MATERIAL PROVIDED

☆ ☆ ☆ ☆ ☆ ☆ ☆

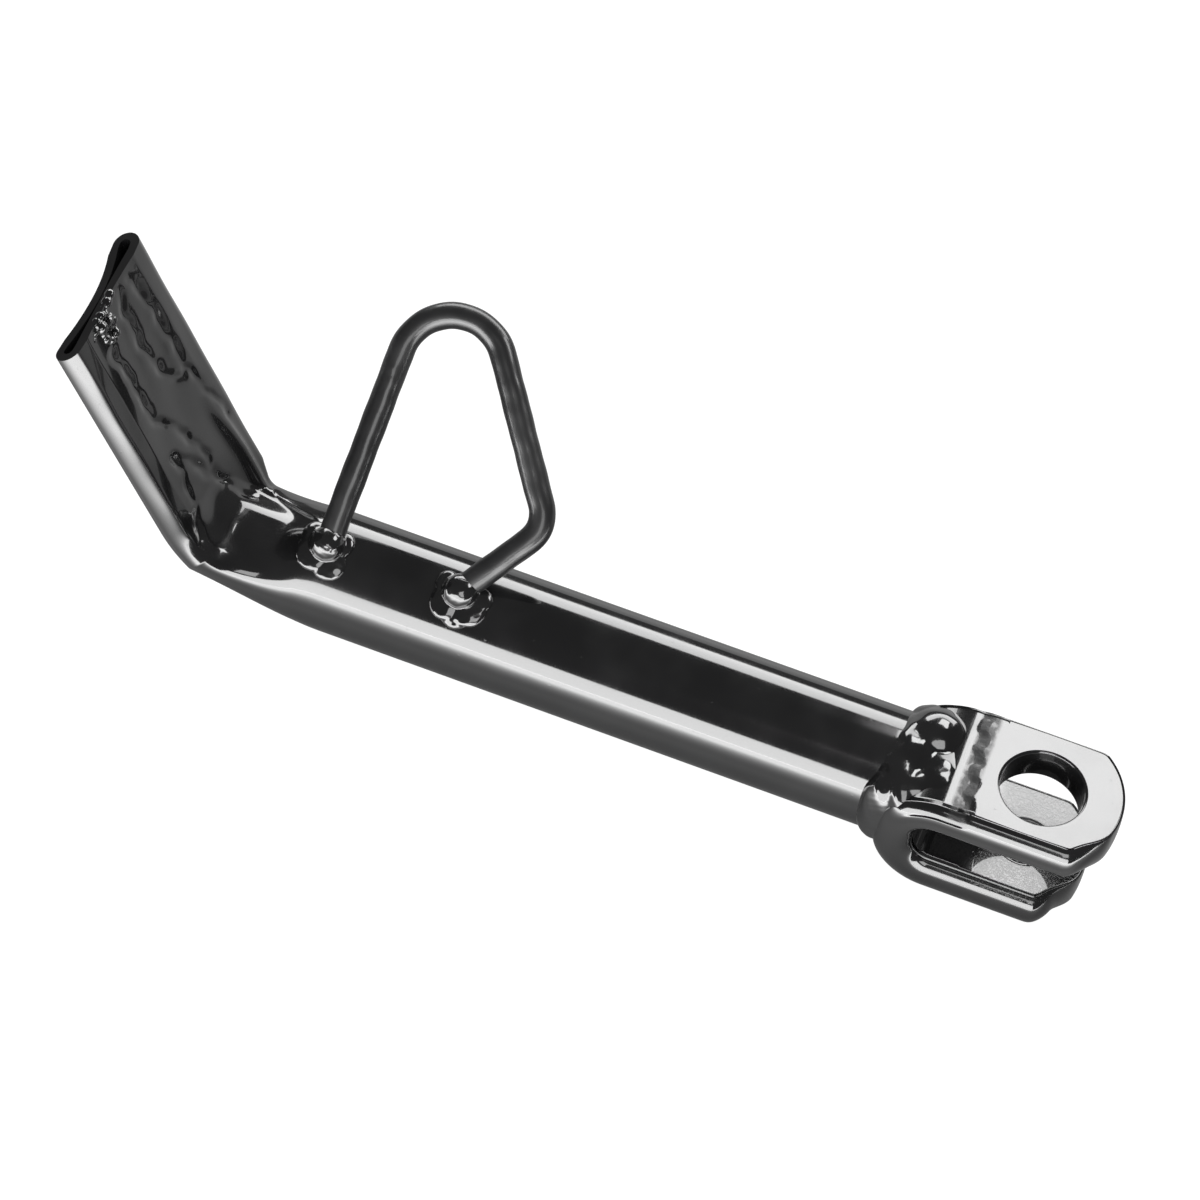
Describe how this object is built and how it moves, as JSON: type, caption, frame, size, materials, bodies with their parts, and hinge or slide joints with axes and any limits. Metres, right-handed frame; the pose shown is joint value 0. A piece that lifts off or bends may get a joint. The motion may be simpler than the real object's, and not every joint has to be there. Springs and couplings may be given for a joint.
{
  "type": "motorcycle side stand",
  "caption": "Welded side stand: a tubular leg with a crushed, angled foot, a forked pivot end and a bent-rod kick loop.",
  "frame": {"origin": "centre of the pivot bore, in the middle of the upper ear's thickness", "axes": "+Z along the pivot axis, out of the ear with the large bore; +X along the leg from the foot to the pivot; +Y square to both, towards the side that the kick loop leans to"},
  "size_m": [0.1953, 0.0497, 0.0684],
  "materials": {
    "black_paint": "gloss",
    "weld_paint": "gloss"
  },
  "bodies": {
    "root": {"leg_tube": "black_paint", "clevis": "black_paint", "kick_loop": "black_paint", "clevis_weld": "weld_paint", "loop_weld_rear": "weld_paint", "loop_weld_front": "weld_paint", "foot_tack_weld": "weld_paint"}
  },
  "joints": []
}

☆ ☆ ☆ ☆ ☆ ☆ ☆

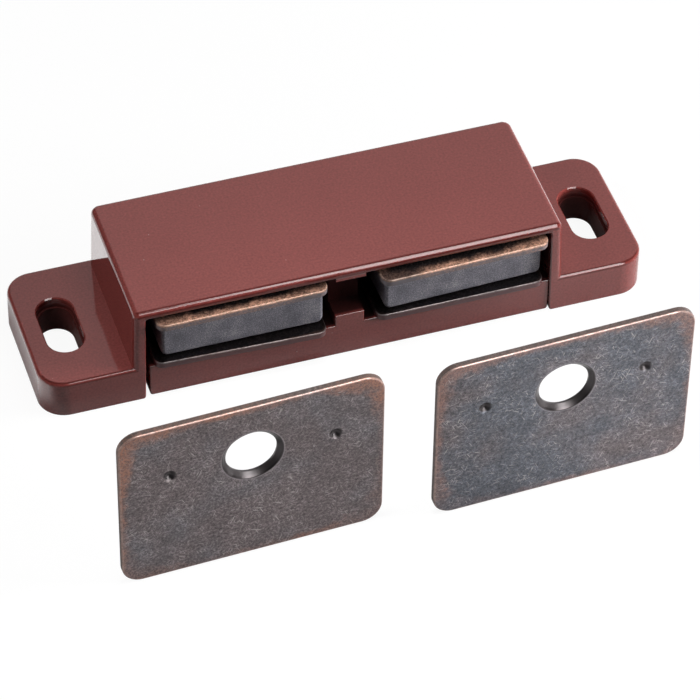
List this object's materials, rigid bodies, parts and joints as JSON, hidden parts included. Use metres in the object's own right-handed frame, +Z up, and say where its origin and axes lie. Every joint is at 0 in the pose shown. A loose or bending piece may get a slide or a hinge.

☆ ☆ ☆ ☆ ☆ ☆ ☆

TASK GOAL
Copy out all lines that carry the word "caption".

EXPECTED OUTPUT
Describe how this object is built and how it moves, as JSON: type, caption, frame, size, materials, bodies with their parts, and hinge or slide joints with axes and any limits. Metres, right-handed frame; the pose shown is joint value 0. A piece that lifts off or bends may get a joint. The motion may be simpler than the real object's, and not every joint has to be there. Springs and couplings may be given for a joint.
  "caption": "Welded side stand: a tubular leg with a crushed, angled foot, a forked pivot end and a bent-rod kick loop.",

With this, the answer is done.